Search Live transforms how we interact with information
Search Live reimagines what search can feel like. Instead of typing, scanning results, and clicking links, you speak, you point your camera, you keep the conversation going. In the kitchen with a handful of ingredients, you can point your phone and ask, “What's the best way to combine these to make an iced matcha?” Then you get immediate, step-by-step guidance, as demonstrated by Google.
Under the hood, the system uses a customized version of Gemini with enhanced voice capabilities, built on Google's existing search infrastructure to deliver reliable answers, according to Economic Times. It also runs quietly in the background, so you can hop into other apps and keep the search conversation going when you return, according to the same source. To try it, tap the Live icon in the Google app or choose Live in Google Lens.
AI Mode's linguistic breakthrough goes beyond translation
Adding seven Indian languages is not just flipping a translation switch. Google's custom Gemini model for Search is built to understand local nuance, so AI Mode can grasp context, cultural references, and the way people actually phrase things in each language, according to Google's blog.
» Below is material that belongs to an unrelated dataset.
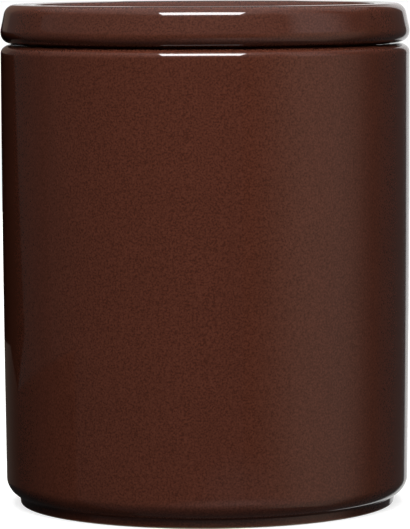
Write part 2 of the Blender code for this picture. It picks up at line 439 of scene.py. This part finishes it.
def bare_stoneware_clay():
    """Unglazed fired clay, sponged before firing: matt buff with fine grog."""
    material, tree, shader = new_material("stoneware_clay_unglazed")
    place = add(tree, "ShaderNodeTexCoord").outputs["Object"]
    # Grains of grog of about 0.6 mm, which colour the clay and stand a little proud
    grog = add(tree, "ShaderNodeTexNoise", {
        "Scale": 1600.0, "Detail": 3.0, "Roughness": 0.7,
    }, Vector=place)
    colour = add(tree, "ShaderNodeMix", {
        "data_type": "RGBA", "A": linear("#8c7a68"), "B": linear("#b5a48f"),
    }, Factor=grog)
    tree.links.new(live(colour.outputs), shader.inputs["Base Color"])
    grit = add(tree, "ShaderNodeBump", {"Strength": 0.6, "Distance": 0.00003}, Height=grog)
    tree.links.new(live(grit.outputs), shader.inputs["Normal"])
    shader.inputs["Roughness"].default_value = 0.85
    return material


def moulded_silicone():
    """Food-grade silicone, moulded: milky and soft, with a dull sheen that holds fine dust."""
    material, tree, shader = new_material("silicone_translucent_moulded")
    place = add(tree, "ShaderNodeTexCoord").outputs["Object"]
    # Milky clouds of about 5 mm
    haze = add(tree, "ShaderNodeTexNoise", {"Scale": 220.0, "Detail": 3.0}, Vector=place)
    colour = add(tree, "ShaderNodeMix", {
        "data_type": "RGBA", "A": linear("#dcdad3"), "B": linear("#ebe9e3"),
    }, Factor=haze)
    tree.links.new(live(colour.outputs), shader.inputs["Base Color"])
    # The mould's fine texture, with a grain of about 0.3 mm
    skin = add(tree, "ShaderNodeTexNoise", {"Scale": 3000.0, "Detail": 2.0}, Vector=place)
    matt = add(tree, "ShaderNodeBump", {"Strength": 0.3, "Distance": 0.00001}, Height=skin)
    tree.links.new(live(matt.outputs), shader.inputs["Normal"])
    shader.inputs["Roughness"].default_value = 0.42
    shader.inputs["IOR"].default_value = 1.41
    shader.inputs["Subsurface Weight"].default_value = 0.3
    shader.inputs["Subsurface Radius"].default_value = (1.0, 0.9, 0.8)
    shader.inputs["Subsurface Scale"].default_value = 0.002
    return material


# Studio

def around(azimuth, elevation, distance, centre_height):
    """Place round the jar's axis, at an azimuth to the right of the front and an elevation, in degrees."""
    turn = math.radians(azimuth)
    rise = math.radians(elevation)
    flat = distance * math.cos(rise)
    height = centre_height + distance * math.sin(rise)
    return Vector((flat * math.sin(turn), -flat * math.cos(turn), height))


def softbox(name, place, target, size, radiance, rays):
    """White area light that faces a target, with an even radiance that only diffuse or glossy rays see."""
    lamp = bpy.data.lights.new(name, "AREA")
    lamp.shape = "RECTANGLE"
    lamp.size, lamp.size_y = size
    lamp.energy = radiance * math.pi * lamp.size * lamp.size_y
    box = bpy.data.objects.new(name, lamp)
    bpy.context.collection.objects.link(box)
    box.location = place
    box.rotation_euler = (Vector(target) - Vector(place)).to_track_quat("-Z", "Y").to_euler()
    box.visible_camera = False
    box.visible_diffuse = rays == "diffuse"
    box.visible_glossy = rays == "glossy"


def mirrored(name, shape):
    """Stage piece which shows only as a reflection in the glaze. Gives back its empty node tree."""
    material = bpy.data.materials.new(name)
    material.use_nodes = True
    tree = material.node_tree
    tree.nodes.clear()
    piece = piece_from(name, shape, [material])
    piece.visible_camera = False
    piece.visible_diffuse = False
    piece.visible_shadow = False
    return tree


def disc(radius, centre):
    """Level disc round a centre."""
    shape = bmesh.new()
    bmesh.ops.create_circle(shape, cap_ends=True, segments=DISC_SEGMENTS, radius=radius)
    bmesh.ops.translate(shape, verts=shape.verts, vec=centre)
    return shape


def bent_sheet(distance, first, last):
    """Sheet bent round the jar's axis, from one upright edge at (azimuth, low, high) to another."""
    shape = bmesh.new()
    uprights = []
    for step in range(CARD_STEPS + 1):
        share = step / CARD_STEPS
        azimuth, low, high = [a + (b - a) * share for a, b in zip(first, last)]
        ends = [shape.verts.new(around(azimuth, 0, distance, height)) for height in (low, high)]
        uprights.append(shape.edges.new(ends))
    for pair in zip(uprights, uprights[1:]):
        bmesh.ops.bridge_loops(shape, edges=list(pair))
    return shape


def soft_strength(tree, soft, base, radiance):
    """Radiance that rises from a base and falls back to it, over the four azimuths of a soft card."""
    place = add(tree, "ShaderNodeTexCoord").outputs["Object"]
    gradient = add(tree, "ShaderNodeTexGradient", {"gradient_type": "RADIAL"}, Vector=place)
    both = add(tree, "ShaderNodeMath", {"operation": "MULTIPLY"})
    # The gradient is a quarter at azimuth 0, and grows by 1 in a full turn
    rise_start, rise_end, fall_start, fall_end = [0.25 + azimuth / 360 for azimuth in soft]
    for side, (dark, full) in enumerate([(rise_start, rise_end), (fall_end, fall_start)]):
        edge = add(tree, "ShaderNodeMapRange", {
            "interpolation_type": "SMOOTHSTEP", "From Min": dark, "From Max": full,
        }, Value=gradient.outputs["Fac"])
        tree.links.new(live(edge.outputs), both.inputs[side])
    return add(tree, "ShaderNodeMapRange", {"To Min": base, "To Max": radiance}, Value=both)


def card(name, distance, first, last, radiance, colour=WHITE, soft=None, base=ROOM_RADIANCE):
    """Card bent from one upright edge to another, of an even radiance unless it is soft.

    A soft card rises from a base radiance at the first of four azimuths to its own at the second, and
    falls again from the third to the fourth.
    """
    tree = mirrored(name, bent_sheet(distance, first, last))
    glow = add(tree, "ShaderNodeEmission", {"Color": linear(colour), "Strength": radiance})
    add(tree, "ShaderNodeOutputMaterial", Surface=glow)
    if soft:
        strength = soft_strength(tree, soft, base, radiance)
        tree.links.new(live(strength.outputs), glow.inputs["Strength"])


def row_of_cards(distance, edges, cards):
    """Cards side by side between upright edges, from the names of the cards and the finish of each."""
    for (name, finish), first, last in zip(cards.items(), edges, edges[1:]):
        card(name, distance, first, last, **finish)


def pool_of_light(name, centre, radius, radiance):
    """White light on a level disc, full at its centre and fading to nothing at its rim."""
    tree = mirrored(name, disc(radius, centre))
    place = add(tree, "ShaderNodeTexCoord").outputs["Object"]
    centred = add(tree, "ShaderNodeMapping", {
        "Location": -Vector(centre) / radius, "Scale": (1 / radius, 1 / radius, 1 / radius),
    }, Vector=place)
    fade = add(tree, "ShaderNodeTexGradient", {"gradient_type": "SPHERICAL"}, Vector=centred)
    pool = add(tree, "ShaderNodeMixShader", Fac=fade.outputs["Fac"])
    clear = add(tree, "ShaderNodeBsdfTransparent")
    glow = add(tree, "ShaderNodeEmission", {"Color": linear(WHITE), "Strength": radiance})
    tree.links.new(live(clear.outputs), pool.inputs[1])
    tree.links.new(live(glow.outputs), pool.inputs[2])
    add(tree, "ShaderNodeOutputMaterial", Surface=pool)


def pale_floor():
    """Plain matt table, which the glaze doesn't mirror and which glows, to be as white as the world."""
    material, _, shader = new_material("floor_matt_white")
    shader.inputs["Base Color"].default_value = linear("#a0a0a0")
    shader.inputs["Emission Color"].default_value = linear(WHITE)
    shader.inputs["Emission Strength"].default_value = 0.8
    shader.inputs["Roughness"].default_value = 0.9
    shader.inputs["Specular IOR Level"].default_value = 0.0
    floor = piece_from("floor", disc(FLOOR_RADIUS, (0.0, 0.0, -FLOOR_GAP)), [material])
    floor.visible_glossy = False
    floor.visible_diffuse = False


def white_surroundings():
    """World that is white behind the jar, dim where the glaze mirrors it, and lights nothing else."""
    world = bpy.data.worlds.new("studio")
    bpy.context.scene.world = world
    world.cycles_visibility.diffuse = False
    world.use_nodes = True
    tree = world.node_tree
    tree.nodes.clear()
    rays = add(tree, "ShaderNodeLightPath")
    dim = add(tree, "ShaderNodeBackground", {"Color": linear(WHITE), "Strength": ROOM_RADIANCE})
    white = add(tree, "ShaderNodeBackground", {"Color": linear(WHITE), "Strength": 1.0})
    seen = add(tree, "ShaderNodeMixShader")
    tree.links.new(rays.outputs["Is Camera Ray"], seen.inputs[0])
    tree.links.new(live(dim.outputs), seen.inputs[1])
    tree.links.new(live(white.outputs), seen.inputs[2])
    add(tree, "ShaderNodeOutputWorld", Surface=seen)


def diffuse_lights():
    """Softboxes round the jar that bring out its brown, its bare clay and the silicone."""
    height = 0.1        # in the jar's upper half, where all but the bounce are aimed
    middle = (0.0, 0.0, height)
    softbox("key", around(0, 55, 0.92, height), middle, size=(0.8, 0.65), radiance=10.3, rays="diffuse")
    softbox("side", around(85, 0, 1.3, height), middle, size=(0.5, 0.6), radiance=2.6, rays="diffuse")
    softbox("back", around(180, 50, 1.5, height), middle, size=(1.2, 0.8), radiance=8.0, rays="diffuse")
    softbox("low_front", around(0, 3, 1.2, height), middle, size=(0.9, 0.25), radiance=2.2, rays="diffuse")
    softbox("low_back", around(180, 3, 1.2, height), middle, size=(0.9, 0.25), radiance=4.0, rays="diffuse")
    # Light that the table in front throws up at the jar's lower half
    place = Vector((0.0, -0.18, -0.002))
    straight_up = place + Vector((0.0, 0.0, 1.0))
    softbox("bounce", place, straight_up, size=(0.4, 0.28), radiance=0.18, rays="diffuse")


def mirrored_lights():
    """Lights that the glaze mirrors: a strip above the camera with its glow, and two fading pools."""
    place = around(-2.5, 53.0, 1.33, 0.13)
    softbox("strip", place, (0.0, 0.0, 0.45), size=(0.894, 0.645), radiance=22.0, rays="glossy")
    pool_of_light("ceiling", (0.0, 0.0, 1.5), radius=2.4, radiance=0.75)
    pool_of_light("table_front", (0.2, -0.62, -0.15), radius=0.5, radiance=0.4)
    card("strip_glow", 1.25, (-26.7, 0.77, 1.10), (24.5, 0.77, 1.10), radiance=0.5)


def mirrored_room():
    """Cards that stand for the room: dim in front and at the left, bright at the right and behind."""
    shelf = 0.41        # height at which upper cards stand on lower ones, in front and at the right
    left_shelf = 0.18   # and at the left
    card("front_upper", FAR, (-105, shelf, 1.22), (46, shelf, 1.22), radiance=0.17)
    card(
        "side_upper", FAR, (42, shelf, 1.6), (96, shelf, 1.6),
        radiance=0.70, colour="#fff4f2", soft=(42, 57, 68, 96),
    )
    card(
        "side_card", FAR, (20, -1.4, shelf), (112, -1.4, shelf),
        radiance=0.50, colour=WARM_WHITE, soft=(20, 60, 74, 108),
    )
    card("dim_right", FAR, (112, CARD_BOTTOM, 1.0), (154, CARD_BOTTOM, 1.0), radiance=0.05)
    backdrop_edges = [
        (154, CARD_BOTTOM, 1.4),
        (166, CARD_BOTTOM, 0.5),
        (177.6, CARD_BOTTOM, 0.44),
        (182.2, CARD_BOTTOM, 0.42),
        (187, CARD_BOTTOM, 0.38),
    ]
    row_of_cards(FAR, backdrop_edges, {
        "backdrop_side": {"radiance": 0.8},
        "backdrop_right": {"radiance": 0.8},
        "backdrop_middle": {"radiance": 0.33},
        "backdrop_left": {"radiance": 0.75},
    })
    card(
        "left_upper", FAR, (187, left_shelf, 0.9), (214, left_shelf, 0.9),
        radiance=0.14, colour=WARM_WHITE,
    )
    card("dim_left", FAR, (187, CARD_BOTTOM, left_shelf), (264, CARD_BOTTOM, left_shelf), radiance=0.04)


def mirrored_flag():
    """Black flag close by at the back left, which darkens the jar's left edge, and dim cards under it."""
    ledge = -0.09       # height at which the cards under the flag stand on the lowest one
    flag_edges = [(180, -0.003, 0.155), (217.6, -0.006, 0.141), (230.3, -0.025, 0.135), (240.8, 0.0, 0.0)]
    black = {"radiance": 0.0}
    row_of_cards(NEAR, flag_edges, {"flag": black, "flag_middle": black, "flag_end": black})

    glow = {
        "radiance": 0.055,
        "colour": WARM_WHITE,
        "soft": (180, 185, 208, 238),
        "base": SHADE_RADIANCE,
    }
    shade = {"radiance": SHADE_RADIANCE}
    low_edges = [
        (190, ledge, -0.003),
        (217.6, ledge, -0.006),
        (230.3, ledge, -0.025),
        (285, ledge, -0.005),
    ]
    row_of_cards(NEAR, low_edges, {"low_left": glow, "low_left_end": glow, "shade_left": shade})
    card("shade_low", NEAR, (190, CARD_BOTTOM, ledge), (285, CARD_BOTTOM, ledge), **shade)


def camera():
    """Long lens at the photograph's angle."""
    lens = bpy.data.cameras.new("camera")
    lens.lens = CAMERA_LENS
    lens.sensor_width = CAMERA_SENSOR
    lens.shift_x = CAMERA_SHIFT
    lens.clip_start = 0.01
    view = bpy.data.objects.new("camera", lens)
    bpy.context.collection.objects.link(view)
    view.location = (0.0, -CAMERA_DISTANCE, CAMERA_HEIGHT)
    view.rotation_mode = "ZXY"
    view.rotation_euler = (math.pi / 2 - CAMERA_TILT, 0.0, CAMERA_ROLL)
    bpy.context.scene.camera = view


def build():
    # The lid's glaze is a darker copy of the jar's. It is painted shade, which holds down the lid's
    # upturned face, where the key light falls more fully
    jar_glaze = brown_gloss_glaze("jar_brown_gloss_glaze", "#502a1e", "#552d21", 0.0)
    lid_glaze = brown_gloss_glaze("lid_brown_gloss_glaze", "#4b281c", "#502a1f", 1.3)
    clay = bare_stoneware_clay()

    jar = turned("jar_glazed", jar_corners(), [jar_glaze, clay])
    bare_below(jar, GLAZE_LINE)
    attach(jar, "jar")
    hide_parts("jar_body")

    lid = turned("lid_glazed", lid_corners(), [lid_glaze, clay])
    bare_below(lid, LID_SEAT - PLUG_DEPTH + PLUG_EDGE_ROUND / 2)
    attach(lid, "lid")
    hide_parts("lid")

    seal = turned("seal_moulded", seal_corners(), [moulded_silicone()], closed=True)
    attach(seal, "seal")
    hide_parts("seal_ring")

    white_surroundings()
    pale_floor()
    diffuse_lights()
    mirrored_lights()
    mirrored_room()
    mirrored_flag()
    camera()
    bpy.context.scene.view_settings.view_transform = "Standard"


build()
Ask about a restaurant in Hindi versus Tamil, you might structure the question differently, and the system aims to respond in kind.
The rollout begins in phases over the next week, as noted by Times of India. Previously limited to English and Hindi, AI Mode has seen “incredible” adoption, popping up in use cases from education to product comparisons, according to the same source.
What this means for the future of global search
India is a preview of where search is headed. The success of AI Mode and Search Live in a multilingual, mobile-first environment will shape features everywhere. Google is expanding AI Mode across more than 180 countries and territories, as reported by Engadget. The company has also added support for languages like Hindi, Indonesian, Japanese, Korean, and Brazilian Portuguese in other markets, showing how ideas tested in India scale globally.
Search is inching closer to a chat with a knowledgeable friend, not a box for keywords. The questions Indian users ask, the multimodal habits that stick, the features that solve real problems, all of it feeds back into better search for everyone. My hunch, what works on the streets of Bengaluru or the lanes of Pune today will influence how people search in São Paulo, Lagos, or Jakarta tomorrow.
As these AI features mature and spread, India’s role as a testing ground only gets more important. A diverse, mobile-first, multilingual population offers the right stress test for AI search across cultures, languages, and use cases. If it clicks in India, it has a real shot at becoming the norm elsewhere.